The Confucian emphasis on 孝 (xiào), filial piety, extends beyond death through ancestral veneration. This creates continuity across generations and reinforces family bonds as the fundamental social unit. When ghosts return to punish unfilial children or reward devoted descendants, they're enforcing Confucian values through supernatural means.
Daoist concepts of 阴阳 (yīnyáng) and 气 (qì) provide the metaphysical framework. Ghosts are yin entities, which is why they appear at night, in dark places, and cause coldness. Living humans are yang. Imbalance between these forces creates supernatural problems; restoration of balance resolves them. This isn't mystical nonsense—it's a systematic way of understanding energy, transformation, and the relationship between different states of existence.
Buddhism contributes karma and reincarnation, adding moral dimension and cosmic justice. The Ten Courts of Hell directly reflect Buddhist concepts of karmic retribution, while the possibility of liberation from rebirth offers ultimate hope. The synthesis isn't always seamless—Buddhist and Daoist afterlife concepts sometimes contradict—but Chinese folk religion cheerfully incorporates both, letting individuals choose which framework suits their needs.
This philosophical depth means Chinese supernatural folklore isn't just entertainment. It's a way of processing grief, enforcing social norms, explaining misfortune, and finding meaning in death. When someone says they saw a ghost, they're not just reporting a spooky experience—they're participating in a millennia-old conversation about what it means to be human, what happens when we die, and how the living and dead maintain relationships across the ultimate boundary.

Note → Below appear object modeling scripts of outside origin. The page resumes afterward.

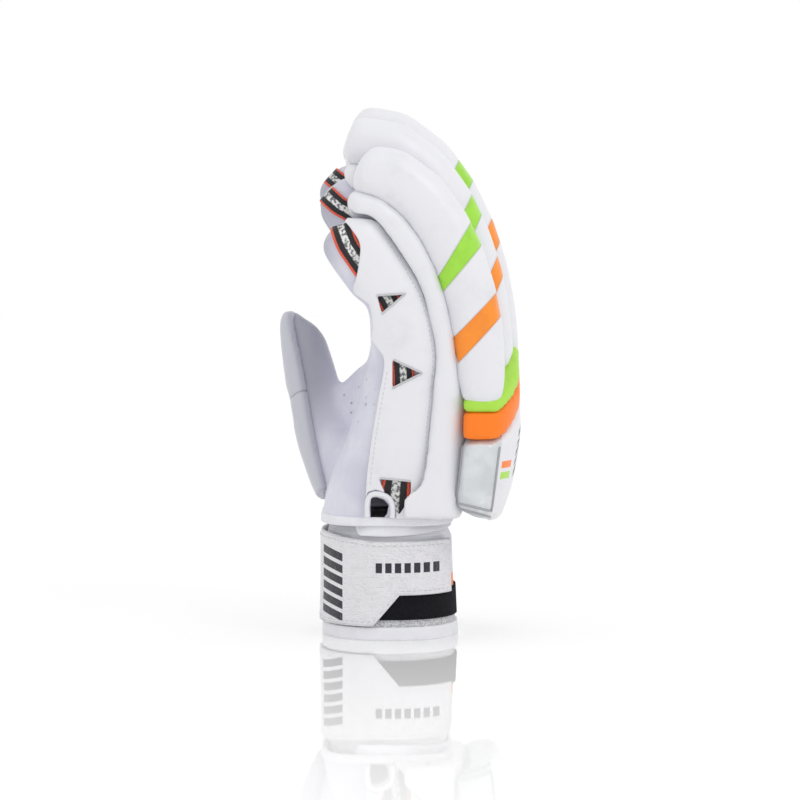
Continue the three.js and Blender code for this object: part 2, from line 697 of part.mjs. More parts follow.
// The padding on the back
const backSolid = backPad(0).subtract(joined([handClear, panelClear, indexClear]));
add("back_pad", backSolid, WHITE, 0.4);
const rollZone = chevron(rollBase, BEYOND * 2).subtract(joined([padClear, handClear, panelClear]));
FINGERS.forEach((f, i) => add(`roll_${f.name}`, roll(i).intersect(rollZone), WHITE, 0.4));
const blockSolid = blockForm().subtract(padClear);
const orangeTop = chevronBase + ORANGE_HEIGHT;
add("wrist_block", blockSolid.intersect(chevron(-BEYOND, chevronBase - GAP)), 0xc4c9ce, 0.3, 0.4);
add("chevron_orange", blockSolid.intersect(chevron(chevronBase, orangeTop - GAP)), 0xff7d14, 0.4);
add("chevron_green", blockSolid.intersect(chevron(orangeTop, orangeTop + GREEN_HEIGHT)), 0x9bd030, 0.4);
add("thumb_pad_base", thumbPad(THUMB_PAD_START, THUMB_CUT), WHITE, 0.4);
add("thumb_pad_tip", thumbPad(THUMB_CUT), WHITE, 0.4);

// The cuff
add("body_hem", bodyHem(), 0xc8c8ce, 0.6);
add("wrist_band", wristBand(), 0xe4e4e8, 0.9);
add("cuff_binding", cuffBinding(), 0xf0f0f2, 0.7);
add("strap_patch", strapPatch(), BLACK, 0.9);
add("wrist_strap", wristStrap(), 0xececf0, 0.6);

// The glove stands on its binding, in the middle of its own box.
const bounds = new THREE.Box3().setFromObject(group);
const centre = bounds.getCenter(new THREE.Vector3());
group.position.set(-centre.x, -centre.y, -bounds.min.z);

export default group;
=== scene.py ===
import math

import bmesh
import bpy
from mathutils import Matrix, Vector
from mathutils.bvhtree import BVHTree


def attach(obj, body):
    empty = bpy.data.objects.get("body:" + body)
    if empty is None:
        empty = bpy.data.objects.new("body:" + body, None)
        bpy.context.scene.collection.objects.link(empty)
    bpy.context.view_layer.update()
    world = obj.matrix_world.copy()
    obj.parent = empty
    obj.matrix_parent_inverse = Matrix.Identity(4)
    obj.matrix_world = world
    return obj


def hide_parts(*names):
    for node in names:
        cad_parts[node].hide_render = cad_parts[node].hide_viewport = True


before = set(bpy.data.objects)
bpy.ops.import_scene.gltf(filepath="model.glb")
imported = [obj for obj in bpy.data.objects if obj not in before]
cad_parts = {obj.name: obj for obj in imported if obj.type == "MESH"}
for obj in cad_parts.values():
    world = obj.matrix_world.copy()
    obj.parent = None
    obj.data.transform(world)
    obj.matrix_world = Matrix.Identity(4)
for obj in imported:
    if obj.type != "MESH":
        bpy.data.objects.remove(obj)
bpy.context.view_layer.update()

MM = 0.001
X_AXIS = Vector((1, 0, 0))
Y_AXIS = Vector((0, 1, 0))
Z_AXIS = Vector((0, 0, 1))

# Middle of the wrist, and how far the side view's own X lies from the glove's
WRIST_X = -6.41
WRIST_Y = -12.05
VIEW_X = 0.89

# The view of the photograph, from a little above the floor. Its own zero lies off the picture's middle
VIEW_WIDTH = 407.6
PHOTO_WIDTH = 405.6
PHOTO_MIDDLE = (-0.507, 122.2)
VIEW_DISTANCE = 2500.0
VIEW_RISE = math.radians(4)
VIEW_MIDDLE = Vector((0.38, 0.0, 116.9))
VIEW_BACK = Vector((0, -math.cos(VIEW_RISE), math.sin(VIEW_RISE)))
VIEW_UP = Vector((0, math.sin(VIEW_RISE), math.cos(VIEW_RISE)))
VIEW_FROM = VIEW_MIDDLE + VIEW_BACK * VIEW_DISTANCE

# Leather, sewn layers and stitching
LEATHER_WALL = 2.0
LAYER_GAP = 0.3
PANEL_WALL = 3.6
TAPE_WALL = 1.0
TAPE_LIFT = 0.2
TAPE_WIDTH = 10.9
TAPE_WIDENING = 3.8
TAPE_WIDENS_BELOW = 97
TAPE_WIDENS_OVER = 20
TAPE_ROOM_WIDER = 0.8
TAPE_ROOM_DEEPER = 1.0
TAPE_ROOM_SINK = 0.3
FINGER_TAPE_WALL = 0.9
FINGER_TAPE_WIDTH = 9.6
FINGER_TAPE_REACH = 14
HAND_FOOT = 58.3
HAND_VOXEL = 1.3
STRAP_STITCH = {"radius": 0.24, "length": 2.2}
STRAP_STITCH_PITCH = 3.6
PANEL_STITCH = {"radius": 0.2, "length": 1.7}
PANEL_STITCH_PITCH = 2.6
WINDOW_CORD = 0.55
BLOCK_CORD = 0.65
LOOP_CORD = 1.35

# Cloth simulation of the padded pieces
CUSHION_PRESSURE = 4.0
CUSHION_FRAMES = 20

# Pairs of depths between which work is done along the camera's rays
WHOLE_GLOVE = (-90.0, 80.0)
NEAR_HALF = (-90.0, -30.0)
PANEL_DEPTHS = (-80.0, -45.0)
WINDOW_DEPTHS = (-80.0, -40.0)
SLIT_DEPTHS = (-80.0, -36.0)
RAY_START = -120.0
TAPE_DEPTHS = (RAY_START, -42.0)
MOST_LAYERS = 8

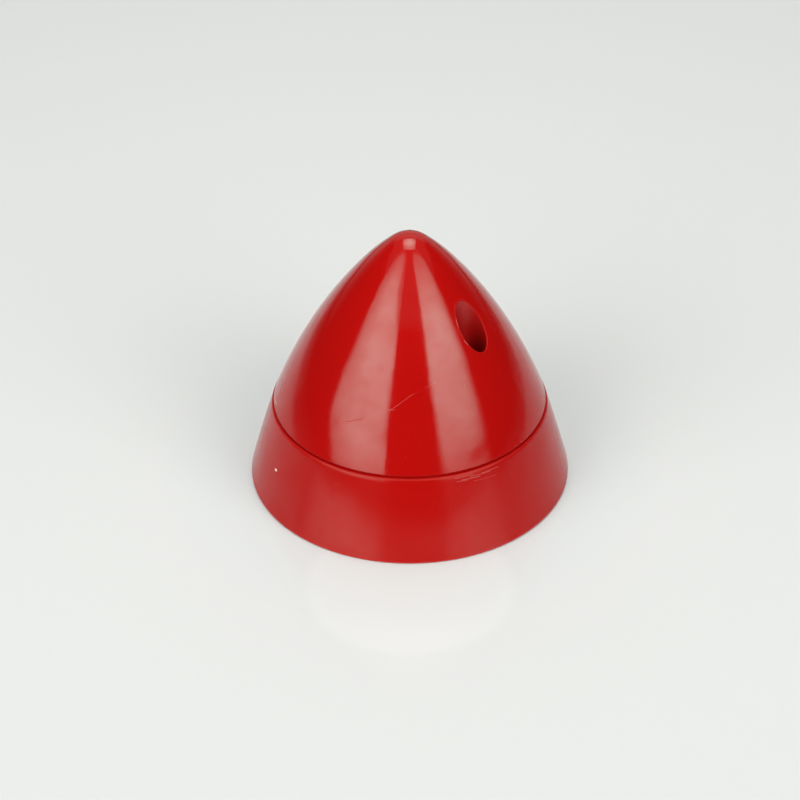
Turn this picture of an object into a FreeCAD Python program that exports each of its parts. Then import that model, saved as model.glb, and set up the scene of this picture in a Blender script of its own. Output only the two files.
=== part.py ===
import FreeCAD, Part
import math
import os

# Two-piece propeller spinner for a model aircraft, 2 1/2 inch (63.5 mm) size.
# Millimetres. +Z runs forward along the shaft axis to the nose. The origin is
# the centre of the back face, where the spinner seats against the propeller.
# The two cone screws lie on the X axis.

V = FreeCAD.Vector

# ---- driving dimensions ---------------------------------------------------
# outer form
base_diameter = 63.74         # back rim before rounding, 63.5 over the rounding
base_height = 16.75           # middle of the parting line
base_top_radius = 26.956      # flank radius at the parting line
flank_crown = 0.12            # how far the flank bulges past a straight cone
nose_step = 0.10              # the nose cone is this much smaller at the line
parting_gap = 0.40            # open gap between the two mouldings
nose_start_angle = 20.563     # flank angle from the axis, at the parting line
nose_arc_radius = 102.74      # long ogive arc
nose_shoulder_angle = 40.2    # flank angle where the arcs change
nose_shoulder_radius = 45.93  # shorter arc behind the tip
nose_tip_radius = 5.61        # ball of the nose
rim_round = 0.4               # back edge of the base
base_edge_round = 0.38        # front edge of the base
cone_edge_round = 0.12        # back edge of the nose cone

# nose cone moulding
cone_wall = 2.4
lip_outer_radius = 24.9       # register lip that centres the cone
lip_inner_radius = 23.4
lip_clearance = 0.2           # the lip stops short of the web
tower_radius = 4.8            # screw towers
tower_floor = 3.0             # plastic under each screw head
tower_rib = 1.8

# base moulding
base_wall = 2.5
web_front = 14.6              # front face of the web
web_thickness = 2.6
register_radius = 25.05       # recess that takes the lip
land_radius = 26.5            # raised land the cone's back face meets, so the
                              # parting line shows as a shallow groove
hub_radius = 8.5
hub_draft = 0.25              # growth of the radius over the hub's length
rib_count = 6
rib_thin, rib_thick = 1.5, 2.1
rib_back = 1.0                # ribs stop short of the back face
boss_radius = 4.0
boss_back = 2.0
serration_count = 24
serration_depth = 0.4
ejector_mark_radius = 1.6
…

The richness of Chinese supernatural folklore lies in this combination: vivid, specific stories grounded in elaborate metaphysical systems that address universal human concerns. Whether you believe in ghosts or not, these traditions offer profound insights into how one of the world's oldest continuous civilizations has understood death, morality, and the invisible world that exists alongside our own.